The bill reinforces strong U.S. support for Israel and advances humanitarian and accountability measures (including helping secure hostage releases), but does so with a trade-off of increased military and geopolitical risk, constrained diplomatic flexibility, and greater domestic security burdens.
Hostage families and returned Americans benefit from U.S. mediation that secured negotiated releases (e.g., 105 in Nov 2023; 34 in Jan 2025), reuniting citizens with their families.
U.S. affirmation of Israel’s right to self-defense and continued diplomatic backing strengthens deterrence for U.S. personnel and regional allies, potentially reducing the likelihood of some attacks.
Civilians and humanitarian/legal organizations gain from documentation of abuses (including sexual violence), which can justify and enable humanitarian responses, investigations, and accountability measures.
U.S. servicemembers and taxpayers face higher risk because endorsing or describing military strikes (including U.S. strikes on Iranian-linked targets) implies continued military action and raises the chance of escalation.
Civilians and commerce (e.g., shipping, regional trade) face greater economic and security risks as heightened geopolitical tensions and identification of Iranian proxies could provoke retaliatory attacks or disruptions.
Federal and state diplomats and negotiators may have reduced flexibility because strong condemnations and findings could complicate diplomacy with regional actors, potentially prolonging conflict and humanitarian suffering.
Based on analysis of 2 sections of legislative text.

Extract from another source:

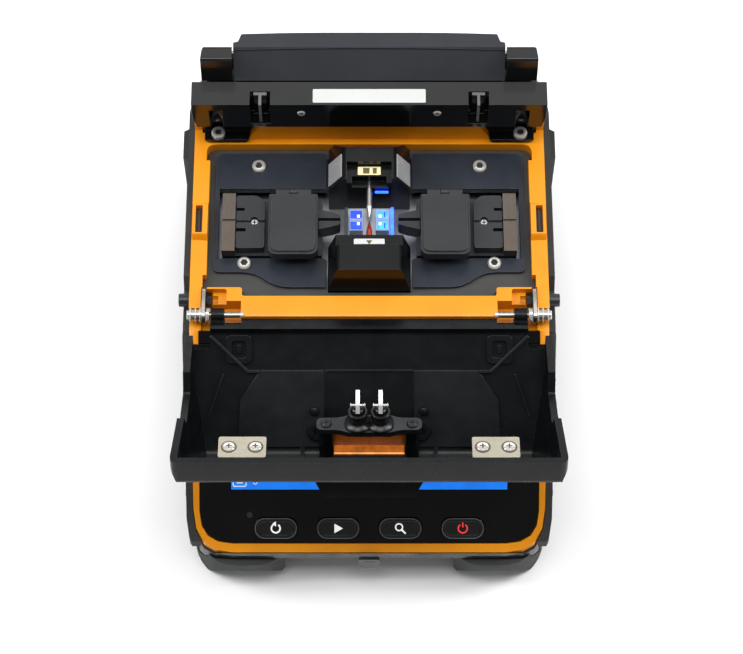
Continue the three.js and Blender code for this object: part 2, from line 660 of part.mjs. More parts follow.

Introduced October 8, 2025 by Josh S. Gottheimer · Last progress October 8, 2025
Primarily records detailed findings about Hamas-led attacks, related Iran-backed proxy activity, hostage takings, and civilian harm from October 7, 2023 through June 2025, and recounts U.S. and regional responses. The text documents specific killings, hostage recoveries and releases, rocket and missile strikes, cease-fires, and incidents affecting Jewish communities and diaspora. The measure is a factual preamble-style resolution rather than a lawmaking or funding measure: it summarizes events, names groups involved, and affirms policy context (including the U.S. designation of Hamas as a foreign terrorist organization) but does not create new programs, authorize spending, or impose legal requirements.